* _What this task involves_:
Only the lines from the one holding "const mug = new THREE.Group();" through the one holding "if empty is" are to be retyped, exactly as they appear, with both boundary lines included.

* _Given material_:
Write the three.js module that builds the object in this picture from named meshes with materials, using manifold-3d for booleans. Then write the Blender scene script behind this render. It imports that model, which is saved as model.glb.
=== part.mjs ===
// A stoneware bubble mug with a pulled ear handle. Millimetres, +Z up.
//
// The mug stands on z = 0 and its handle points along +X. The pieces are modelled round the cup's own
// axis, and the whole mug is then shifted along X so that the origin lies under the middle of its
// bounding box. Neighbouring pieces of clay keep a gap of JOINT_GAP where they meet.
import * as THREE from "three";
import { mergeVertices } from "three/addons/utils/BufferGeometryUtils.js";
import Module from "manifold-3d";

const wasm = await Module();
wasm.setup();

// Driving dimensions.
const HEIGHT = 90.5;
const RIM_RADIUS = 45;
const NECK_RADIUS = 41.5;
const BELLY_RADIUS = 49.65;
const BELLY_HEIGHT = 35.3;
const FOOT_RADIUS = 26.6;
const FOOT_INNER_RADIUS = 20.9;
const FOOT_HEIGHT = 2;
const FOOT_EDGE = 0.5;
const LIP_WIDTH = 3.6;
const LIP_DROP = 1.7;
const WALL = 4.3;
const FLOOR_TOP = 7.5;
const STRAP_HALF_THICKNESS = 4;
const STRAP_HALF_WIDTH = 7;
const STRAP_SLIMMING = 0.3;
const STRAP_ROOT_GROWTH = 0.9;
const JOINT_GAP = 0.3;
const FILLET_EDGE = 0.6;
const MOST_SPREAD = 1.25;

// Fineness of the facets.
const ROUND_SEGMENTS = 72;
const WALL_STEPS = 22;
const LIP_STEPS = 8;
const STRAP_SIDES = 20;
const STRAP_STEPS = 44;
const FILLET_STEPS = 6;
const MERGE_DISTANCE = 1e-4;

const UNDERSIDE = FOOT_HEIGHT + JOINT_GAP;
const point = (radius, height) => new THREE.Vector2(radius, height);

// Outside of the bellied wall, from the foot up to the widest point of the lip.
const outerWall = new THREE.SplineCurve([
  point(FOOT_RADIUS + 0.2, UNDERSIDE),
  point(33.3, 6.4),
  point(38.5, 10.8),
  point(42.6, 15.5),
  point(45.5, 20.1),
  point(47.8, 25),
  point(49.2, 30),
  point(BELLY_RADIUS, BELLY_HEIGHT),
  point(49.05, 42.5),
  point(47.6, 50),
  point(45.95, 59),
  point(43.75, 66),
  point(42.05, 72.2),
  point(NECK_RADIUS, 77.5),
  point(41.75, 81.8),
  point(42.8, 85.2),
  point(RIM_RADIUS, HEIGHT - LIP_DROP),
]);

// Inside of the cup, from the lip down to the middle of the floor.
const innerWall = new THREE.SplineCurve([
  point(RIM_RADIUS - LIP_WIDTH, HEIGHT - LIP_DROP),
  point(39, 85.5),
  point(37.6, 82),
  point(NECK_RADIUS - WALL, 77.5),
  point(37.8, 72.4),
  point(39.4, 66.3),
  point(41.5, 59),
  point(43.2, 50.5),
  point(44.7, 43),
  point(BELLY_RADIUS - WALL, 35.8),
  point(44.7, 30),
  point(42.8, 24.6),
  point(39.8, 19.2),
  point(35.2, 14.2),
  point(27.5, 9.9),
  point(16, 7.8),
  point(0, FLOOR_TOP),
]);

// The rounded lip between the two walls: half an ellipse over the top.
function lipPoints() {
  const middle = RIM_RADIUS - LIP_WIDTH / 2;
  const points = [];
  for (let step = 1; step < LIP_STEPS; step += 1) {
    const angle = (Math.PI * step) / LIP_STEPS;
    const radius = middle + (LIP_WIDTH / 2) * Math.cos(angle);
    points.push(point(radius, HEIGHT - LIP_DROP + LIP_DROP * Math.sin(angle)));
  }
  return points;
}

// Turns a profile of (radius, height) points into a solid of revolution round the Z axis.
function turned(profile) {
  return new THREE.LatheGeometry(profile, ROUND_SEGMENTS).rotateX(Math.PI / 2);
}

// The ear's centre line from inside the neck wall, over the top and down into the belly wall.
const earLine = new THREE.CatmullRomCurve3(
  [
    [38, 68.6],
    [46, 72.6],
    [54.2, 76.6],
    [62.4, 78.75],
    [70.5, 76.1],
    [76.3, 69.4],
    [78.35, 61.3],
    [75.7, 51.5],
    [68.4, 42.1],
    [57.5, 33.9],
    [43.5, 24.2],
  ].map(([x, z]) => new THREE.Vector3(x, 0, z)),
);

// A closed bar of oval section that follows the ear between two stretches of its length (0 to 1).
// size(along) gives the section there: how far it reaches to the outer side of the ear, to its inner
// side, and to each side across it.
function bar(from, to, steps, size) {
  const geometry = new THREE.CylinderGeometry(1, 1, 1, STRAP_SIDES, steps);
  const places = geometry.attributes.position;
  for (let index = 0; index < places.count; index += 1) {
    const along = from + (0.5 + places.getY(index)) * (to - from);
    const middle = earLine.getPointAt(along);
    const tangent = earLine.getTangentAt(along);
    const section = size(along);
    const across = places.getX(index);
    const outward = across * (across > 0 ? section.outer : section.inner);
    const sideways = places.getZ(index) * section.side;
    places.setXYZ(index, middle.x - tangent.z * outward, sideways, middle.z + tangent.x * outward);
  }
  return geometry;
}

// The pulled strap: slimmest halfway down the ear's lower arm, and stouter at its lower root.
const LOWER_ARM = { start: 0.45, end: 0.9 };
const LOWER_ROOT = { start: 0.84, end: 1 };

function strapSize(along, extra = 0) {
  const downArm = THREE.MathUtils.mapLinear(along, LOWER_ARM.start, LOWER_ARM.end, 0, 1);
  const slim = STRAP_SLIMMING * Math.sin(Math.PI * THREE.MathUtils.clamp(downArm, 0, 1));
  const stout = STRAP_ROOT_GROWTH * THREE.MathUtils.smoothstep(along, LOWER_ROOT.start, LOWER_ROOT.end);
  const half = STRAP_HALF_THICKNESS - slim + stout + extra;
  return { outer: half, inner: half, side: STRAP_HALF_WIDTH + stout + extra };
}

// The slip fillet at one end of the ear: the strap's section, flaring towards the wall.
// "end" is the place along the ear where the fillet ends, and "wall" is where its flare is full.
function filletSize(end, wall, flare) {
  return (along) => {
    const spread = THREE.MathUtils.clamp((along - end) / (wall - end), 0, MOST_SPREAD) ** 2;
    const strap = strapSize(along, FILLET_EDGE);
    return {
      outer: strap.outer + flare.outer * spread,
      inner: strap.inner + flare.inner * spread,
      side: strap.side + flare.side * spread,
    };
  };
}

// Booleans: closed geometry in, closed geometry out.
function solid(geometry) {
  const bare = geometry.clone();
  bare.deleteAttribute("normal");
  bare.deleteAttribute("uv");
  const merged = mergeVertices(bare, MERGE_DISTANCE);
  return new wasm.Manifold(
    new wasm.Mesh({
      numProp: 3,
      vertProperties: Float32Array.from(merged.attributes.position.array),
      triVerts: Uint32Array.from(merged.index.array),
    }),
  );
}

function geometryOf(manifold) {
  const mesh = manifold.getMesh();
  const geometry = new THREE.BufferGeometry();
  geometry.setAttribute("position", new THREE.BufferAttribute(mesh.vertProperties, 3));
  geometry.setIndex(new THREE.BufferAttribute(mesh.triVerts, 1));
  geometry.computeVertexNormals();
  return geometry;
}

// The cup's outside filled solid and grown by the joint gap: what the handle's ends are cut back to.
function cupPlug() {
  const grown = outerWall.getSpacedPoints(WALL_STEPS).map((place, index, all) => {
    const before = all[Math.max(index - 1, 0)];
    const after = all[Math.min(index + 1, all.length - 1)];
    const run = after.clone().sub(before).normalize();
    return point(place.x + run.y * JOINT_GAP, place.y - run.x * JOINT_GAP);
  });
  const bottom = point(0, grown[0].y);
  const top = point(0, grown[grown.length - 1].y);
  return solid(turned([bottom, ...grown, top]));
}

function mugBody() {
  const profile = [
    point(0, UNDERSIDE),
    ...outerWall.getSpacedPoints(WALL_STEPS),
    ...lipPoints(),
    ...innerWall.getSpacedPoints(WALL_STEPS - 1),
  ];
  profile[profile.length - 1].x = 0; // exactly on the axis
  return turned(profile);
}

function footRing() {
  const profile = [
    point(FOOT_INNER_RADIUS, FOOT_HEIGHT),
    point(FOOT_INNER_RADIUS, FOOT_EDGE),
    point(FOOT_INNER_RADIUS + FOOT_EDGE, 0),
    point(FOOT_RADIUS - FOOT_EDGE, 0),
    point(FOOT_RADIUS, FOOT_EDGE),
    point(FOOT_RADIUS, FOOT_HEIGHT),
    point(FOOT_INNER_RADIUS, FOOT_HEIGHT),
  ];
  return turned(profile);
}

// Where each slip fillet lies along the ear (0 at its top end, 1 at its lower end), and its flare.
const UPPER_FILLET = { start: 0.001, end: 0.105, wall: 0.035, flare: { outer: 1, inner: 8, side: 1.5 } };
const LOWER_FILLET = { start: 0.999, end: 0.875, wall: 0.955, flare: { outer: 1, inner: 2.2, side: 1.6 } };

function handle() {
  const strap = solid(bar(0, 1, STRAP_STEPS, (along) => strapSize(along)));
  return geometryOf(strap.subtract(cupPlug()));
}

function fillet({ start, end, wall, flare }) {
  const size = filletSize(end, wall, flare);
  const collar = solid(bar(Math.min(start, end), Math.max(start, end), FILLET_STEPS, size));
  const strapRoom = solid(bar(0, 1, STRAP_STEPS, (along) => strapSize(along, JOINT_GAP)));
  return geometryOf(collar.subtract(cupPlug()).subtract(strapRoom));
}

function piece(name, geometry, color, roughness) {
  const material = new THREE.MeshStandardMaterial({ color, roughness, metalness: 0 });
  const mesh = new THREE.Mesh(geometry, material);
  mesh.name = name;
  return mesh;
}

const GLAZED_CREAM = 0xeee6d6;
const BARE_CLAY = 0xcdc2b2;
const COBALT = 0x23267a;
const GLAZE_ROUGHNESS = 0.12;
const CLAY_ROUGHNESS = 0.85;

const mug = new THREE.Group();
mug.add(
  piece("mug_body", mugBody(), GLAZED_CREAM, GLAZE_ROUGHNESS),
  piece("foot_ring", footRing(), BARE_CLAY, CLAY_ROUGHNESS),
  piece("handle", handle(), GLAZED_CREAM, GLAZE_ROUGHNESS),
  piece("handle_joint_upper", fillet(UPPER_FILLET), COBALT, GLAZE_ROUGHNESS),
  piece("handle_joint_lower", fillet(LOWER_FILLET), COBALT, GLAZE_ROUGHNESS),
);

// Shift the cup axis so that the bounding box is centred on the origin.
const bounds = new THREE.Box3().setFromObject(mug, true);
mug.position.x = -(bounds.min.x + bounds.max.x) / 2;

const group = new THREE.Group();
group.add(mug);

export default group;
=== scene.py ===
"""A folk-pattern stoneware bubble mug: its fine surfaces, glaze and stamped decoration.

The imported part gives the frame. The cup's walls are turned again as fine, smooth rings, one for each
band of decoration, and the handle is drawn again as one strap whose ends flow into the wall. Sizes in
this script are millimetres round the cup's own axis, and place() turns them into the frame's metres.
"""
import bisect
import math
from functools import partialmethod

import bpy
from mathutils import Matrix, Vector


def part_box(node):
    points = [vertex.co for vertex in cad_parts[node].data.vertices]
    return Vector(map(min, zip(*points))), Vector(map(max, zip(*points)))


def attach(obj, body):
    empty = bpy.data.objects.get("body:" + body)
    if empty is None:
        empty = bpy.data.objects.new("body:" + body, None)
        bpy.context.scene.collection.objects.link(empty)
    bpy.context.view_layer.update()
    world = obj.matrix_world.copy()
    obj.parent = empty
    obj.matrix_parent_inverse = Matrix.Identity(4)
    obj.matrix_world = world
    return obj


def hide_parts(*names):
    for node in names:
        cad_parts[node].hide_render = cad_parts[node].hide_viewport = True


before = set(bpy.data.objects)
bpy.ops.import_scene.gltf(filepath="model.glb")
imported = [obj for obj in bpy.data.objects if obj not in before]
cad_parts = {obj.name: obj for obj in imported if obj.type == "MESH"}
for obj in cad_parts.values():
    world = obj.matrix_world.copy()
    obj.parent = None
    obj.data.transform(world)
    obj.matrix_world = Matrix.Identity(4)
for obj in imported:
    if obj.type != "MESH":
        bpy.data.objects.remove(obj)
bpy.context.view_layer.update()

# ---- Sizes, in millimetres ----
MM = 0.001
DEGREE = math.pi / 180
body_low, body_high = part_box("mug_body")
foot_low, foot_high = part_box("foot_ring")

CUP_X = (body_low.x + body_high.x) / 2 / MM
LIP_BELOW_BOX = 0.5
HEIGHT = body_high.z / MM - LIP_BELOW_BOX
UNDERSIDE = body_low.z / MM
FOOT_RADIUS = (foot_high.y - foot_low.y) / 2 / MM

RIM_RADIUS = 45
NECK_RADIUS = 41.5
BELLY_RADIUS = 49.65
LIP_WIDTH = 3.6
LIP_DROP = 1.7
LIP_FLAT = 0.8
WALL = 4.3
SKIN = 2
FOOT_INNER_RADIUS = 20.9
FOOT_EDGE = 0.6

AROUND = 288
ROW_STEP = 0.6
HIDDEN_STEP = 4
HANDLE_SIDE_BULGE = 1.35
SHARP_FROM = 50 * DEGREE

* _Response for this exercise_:
const mug = new THREE.Group();
mug.add(
  piece("mug_body", mugBody(), GLAZED_CREAM, GLAZE_ROUGHNESS),
  piece("foot_ring", footRing(), BARE_CLAY, CLAY_ROUGHNESS),
  piece("handle", handle(), GLAZED_CREAM, GLAZE_ROUGHNESS),
  piece("handle_joint_upper", fillet(UPPER_FILLET), COBALT, GLAZE_ROUGHNESS),
  piece("handle_joint_lower", fillet(LOWER_FILLET), COBALT, GLAZE_ROUGHNESS),
);

// Shift the cup axis so that the bounding box is centred on the origin.
const bounds = new THREE.Box3().setFromObject(mug, true);
mug.position.x = -(bounds.min.x + bounds.max.x) / 2;

const group = new THREE.Group();
group.add(mug);

export default group;
=== scene.py ===
"""A folk-pattern stoneware bubble mug: its fine surfaces, glaze and stamped decoration.

The imported part gives the frame. The cup's walls are turned again as fine, smooth rings, one for each
band of decoration, and the handle is drawn again as one strap whose ends flow into the wall. Sizes in
this script are millimetres round the cup's own axis, and place() turns them into the frame's metres.
"""
import bisect
import math
from functools import partialmethod

import bpy
from mathutils import Matrix, Vector


def part_box(node):
    points = [vertex.co for vertex in cad_parts[node].data.vertices]
    return Vector(map(min, zip(*points))), Vector(map(max, zip(*points)))


def attach(obj, body):
    empty = bpy.data.objects.get("body:" + body)
    if empty is None:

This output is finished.